I know that drumming was historically hard to record. Baby Dodds was one of the great innovators on drums, but when he was recording in the Twenties, he could only use a wooden block, because the reverberations of a real drum kit would knock the stylus out of the groove of a wax cylinder recording. He was able to record his drum solos as a demonstration in the 1940s, but the issue of recording drums was far from solved.
I found this history of drum recording techniques online. In 1950, it says, there existed "very basic techniques when it comes to recording drums, most of the time positioning all instruments around one mic leaving the drums at the back as ambient sounds."
Here's a much more detailed history of the recording of drums, but what interests me right now is Bob Weinstock scheduling three recording sessions on August 14, 1951, and beginnings of new sound mixtures.
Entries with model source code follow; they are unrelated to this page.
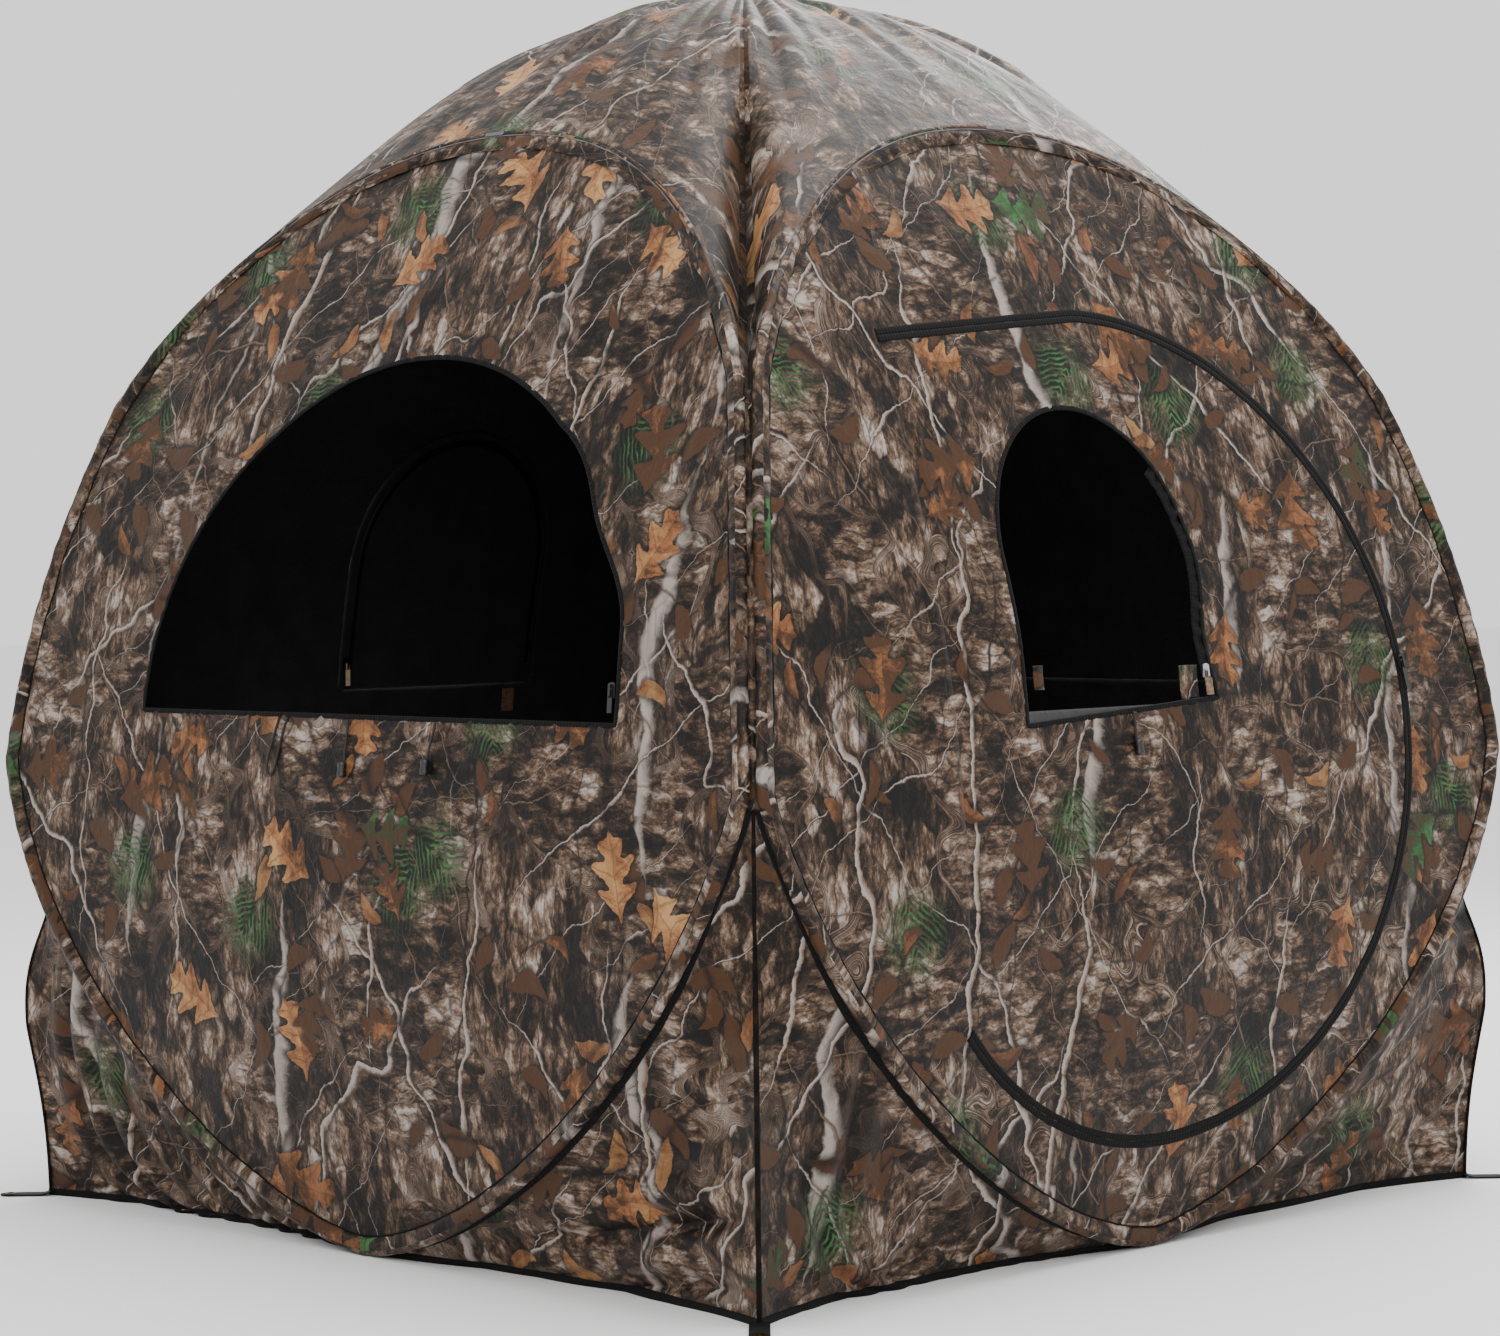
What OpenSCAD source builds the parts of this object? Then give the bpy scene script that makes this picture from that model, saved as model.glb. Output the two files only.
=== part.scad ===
// Pop-up ground blind: four bowed fabric walls on spring-steel hoops, a gored roof,
// corner gussets, a zipped door and windows with drop flaps.
// Origin: centre of the footprint on the ground. The front (door) wall faces -Y, the left wall -X.

/* [Walls] */
// Distance from the centre to the fullest part of a wall
wall_reach = 757; // [740:1:780]
// Radius of a wall's upright bow
bow_r = 2000; // [1950:10:2100]
// Height of the fullest part of a wall
bow_z = 420; // [400:5:440]
// Thickness of the cloth
cloth = 1.5; // [1.2:0.1:1.6]

/* [Hoops] */
// Half the greatest width of a free hoop
hoop_half = 735; // [725:1:745]
// Height at which a hoop is widest
hoop_mid = 650; // [630:5:670]
// Height of a hoop's top
hoop_top = 1455; // [1430:5:1470]
// Height of a hoop's lowest point above the ground
hoop_low = 9; // [9:0.5:12]
// Width of the flat steel band
band_w = 6; // [5:0.5:7]
// Thickness of the flat steel band
band_t = 2; // [1.5:0.1:2.4]
// Half the thickness of a hoop sleeve
sleeve_half = 8; // [7:0.5:8]

/* [Roof and foot] */
// Height of the roof's peak
peak_z = 1676; // [1640:1:1700]
// How far the roof sinks at the corner seams
corner_dip = 90; // [60:5:100]
// Distance of a corner seam from the centre, at the ground
corner_reach = 1000; // [990:1:1010]
// How much further out the corner seam stands half way up
corner_belly = 44; // [40:1:46]
// Height of the hem binding
hem_h = 9; // [7:0.5:10]

/* [Door] */
// Radius of the curved door zip
door_r = 530; // [520:1:535]
// Height of the centre of the door zip's curve
door_z = 670; // [660:1:680]
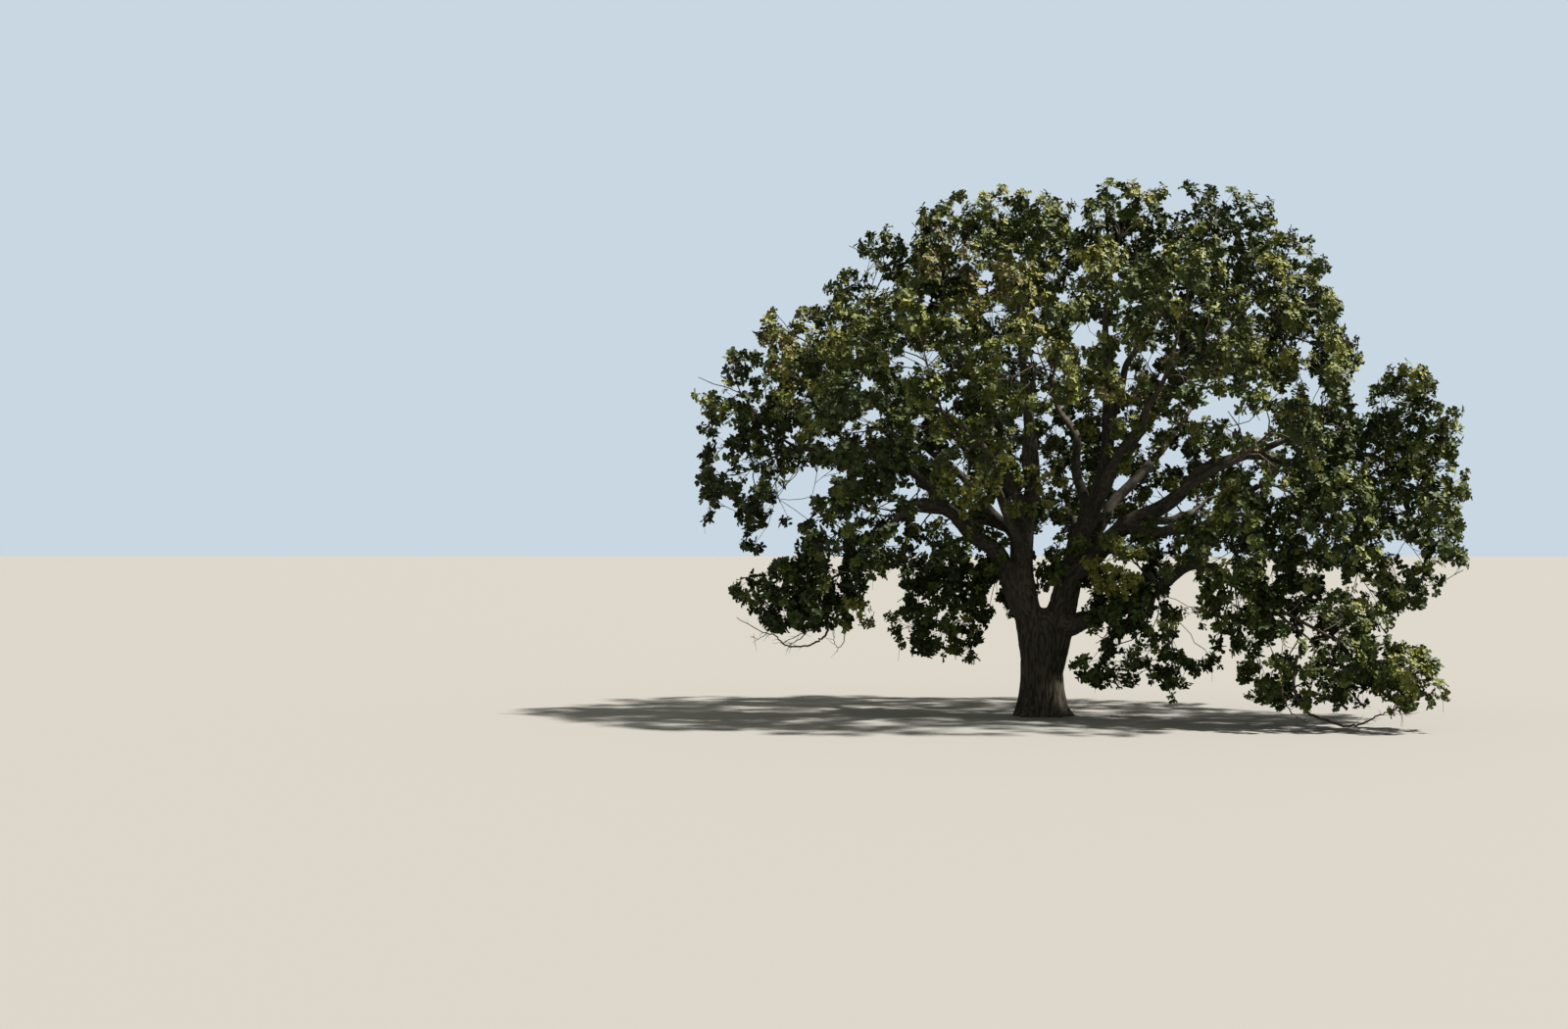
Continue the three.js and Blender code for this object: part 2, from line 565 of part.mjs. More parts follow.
// Sprays that stand on the core, their roots sunk in it
function coreSprays(mass, geometry, random, near) {
  const sprays = [];
  const count = Math.round(meanReach(mass) / CORE_SPRAY_ROOM);
  spreadFaces(geometry, count).forEach(({ middle, normal }, n) => {
    const side = new THREE.Vector3(random() - 0.5, random() - 0.5, random() - 0.5).cross(normal).normalize();
    const root = middle.clone().addScaledVector(normal, -CORE_SPRAY_SUNK);
    const tilt = CORE_SPRAY_TILTS[n % CORE_SPRAY_TILTS.length];
    const spray = firstClear(mass, sprayTries(root, normal, side, 0, tilt), [...sprays, ...near]);
    if (spray) sprays.push(spray);
  });
  return sprays;
}

function massSolid(mass, obstacles) {
  const random = seededRandom(FIRST_SEED + mass.order);
  const geometry = coreGeometry(mass, random);
  let core = toSolid(geometry);
  for (const obstacle of obstacles) {
    if (overlaps(core, obstacle)) core = largestPiece(core.subtract(obstacle));
  }
  const hanging = [stemSolid(mass), ...trailsOf(mass)];
  const body = [core, ...hanging, ...coreSprays(mass, geometry, random, [...obstacles, ...hanging])];
  const most = Math.round(meanReach(mass) / TWIG_ROOM);
  const twigs = [];
  for (const tip of twigTips(mass, random)) {
    if (twigs.length === most) break;
    const twig = toSolid(twigGeometry(mass.middle, tip));
    if (obstacles.some((obstacle) => overlaps(twig, obstacle))) continue;
    const sprays = spraysOf(mass, tip, random, [...obstacles, ...body]);
    if (sprays.length < LEAST_SPRAYS) continue;
    body.push(...sprays);
    twigs.push(twig);
  }
  return largestPiece(joined([...body, ...twigs]).simplify(LEAST_EDGE));
}

// Limbs and stems that foliage keeps clear of, a little larger than they are
const grownLimbs = [
  trunkSolid(LIMB_CLEARANCE),
  ...[...boughs.values()].map((bough) => grownBough(bough, LIMB_CLEARANCE)),
];
const grownStems = masses.map((mass) => stemSolid(mass, LIMB_CLEARANCE));
for (const mass of masses) {
  mass.solid = massSolid(mass, [...grownLimbs, ...grownStems.filter((_, order) => order !== mass.order)]);
}

function named(name, solid, look) {
  const material = new THREE.MeshStandardMaterial({ ...look, flatShading: true });
  const mesh = new THREE.Mesh(toGeometry(solid), material);
  mesh.name = name;
  return mesh;
}

const tree = new THREE.Group();
tree.name = 'oak_tree';
const wood = new THREE.Group();
const crown = new THREE.Group();
tree.add(wood, crown);
wood.add(named('trunk', trunk, BARK));
for (const bough of boughs.values()) wood.add(named(`bough_${bough.name}`, bough.solid, BARK));
for (const mass of masses) crown.add(named(`foliage_${mass.name}`, mass.solid, FOLIAGE));

export default tree;
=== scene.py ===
import math

import bmesh
import bpy
import numpy as np
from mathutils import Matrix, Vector, noise


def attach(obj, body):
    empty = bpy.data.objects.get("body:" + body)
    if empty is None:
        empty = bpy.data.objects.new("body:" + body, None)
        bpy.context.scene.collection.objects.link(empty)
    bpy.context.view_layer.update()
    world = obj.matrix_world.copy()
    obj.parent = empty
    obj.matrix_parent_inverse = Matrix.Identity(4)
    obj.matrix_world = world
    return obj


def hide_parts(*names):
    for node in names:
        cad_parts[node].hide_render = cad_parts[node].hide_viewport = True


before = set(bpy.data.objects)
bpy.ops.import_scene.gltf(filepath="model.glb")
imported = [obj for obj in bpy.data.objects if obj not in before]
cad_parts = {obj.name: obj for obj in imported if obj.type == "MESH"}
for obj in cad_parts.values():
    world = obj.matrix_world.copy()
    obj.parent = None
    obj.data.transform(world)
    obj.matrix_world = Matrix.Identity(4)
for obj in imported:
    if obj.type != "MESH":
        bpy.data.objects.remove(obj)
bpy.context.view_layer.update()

# The looks of an open-grown oak in leaf: bark with its relief on the trunk and boughs, and boughs,
# branches, twigs and leaves in the place of the crown's plain masses. Metres, +Z up, +X to the
# right seen from the front.

FOLIAGE_NODES = sorted(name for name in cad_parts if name.startswith("foliage_"))
WOOD_NODES = sorted(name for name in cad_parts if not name.startswith("foliage_"))
rng = np.random.default_rng(20)
UP = np.array([0.0, 0.0, 1.0])

# Camera, and the size of the picture it takes
PHOTO_WIDTH, PHOTO_HEIGHT = 1600, 1050
LENS, SENSOR = 50.0, 36.0
TREE_COLUMN = 1063  # the column of pixels of the trunk, and the row at the viewer's own height
HORIZON_ROW = 560
VIEWER = np.array([0.0, -61.0, 4.63])
FARTHEST = 2000

# Light: high sun from the right, a low lamp that slips in under the crown and grazes the trunk's
# foot, an even soft light all round, a pale backdrop, and the floor
SUN = {"energy": 14.5, "angle": math.radians(3), "color": (1.0, 0.94, 0.84)}
SUN_WAY = (-0.50, -0.04, -0.86)
LOW_LAMP = {"energy": 1500, "color": (1.0, 0.92, 0.78), "spot_size": math.radians(15), "spot_blend": 0.8,
            "shadow_soft_size": 0.15}
LOW_LAMP_PLACE = Vector((5.0, -0.7, 0.42))
LOW_LAMP_END = Vector((0.6, -0.2, 0.65))
SOFT_LIGHT = {"Color": (0.85, 0.86, 0.72, 1), "Strength": 0.66}
BACKDROP = {"Color": (0.68, 0.80, 0.90, 1), "Strength": 0.85}
FLOOR_HALF = 1300
FLOOR_FINISH = ((0.155, 0.155, 0.152), 0.95, 0.1)  # colour, roughness and gloss

# Trunk: the source's column
TRUNK_TOP = 2.95
SHOULDER_HEIGHT = 2.15
SHOULDER_ROUNDING = 0.8
WAIST_HEIGHT = 1.6
WAIST_RADIUS = 0.56
SHOULDER_RADIUS = 0.60
FLARE = 0.19
FLARE_HEIGHT = 0.42
BUTTRESS = 0.11
BUTTRESSES = 6
TOE = 0.05  # small roots between the buttresses
TOES = 13
TOE_HEIGHT = 0.16
BUTTRESS_UNEVEN, TOE_UNEVEN = 0.6, 1.3  # how unevenly they stand round the trunk
CREASE = 0.075  # depth of the crease below the fork, at the front and the back
CREASE_ANGLES = (-1.70, 1.62)
CREASE_WIDTH = 0.17
CREASE_HEIGHTS = (0.9, 2.3)
TRUNK_LEAN = (-0.020, 0.035)
TRUNK_BURIED = 0.2  # made this far below the ground, then cut flat
COLUMN_SIDES, COLUMN_RINGS = 96, 64
TRUNK_STEPS = 80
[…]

Blakey doesn't take off into extended drum improvisations here, but he has his moments, just as Clyde Lombardi has his. And as we move forward into the 1950s, we'll see how this affects recorded small group jazz.
That sounds ridiculously formal. I'm not giving a lecture, I'm finding stuff out as I go along, and listening to music, and sometimes wondering and making guesses about what things were like back then.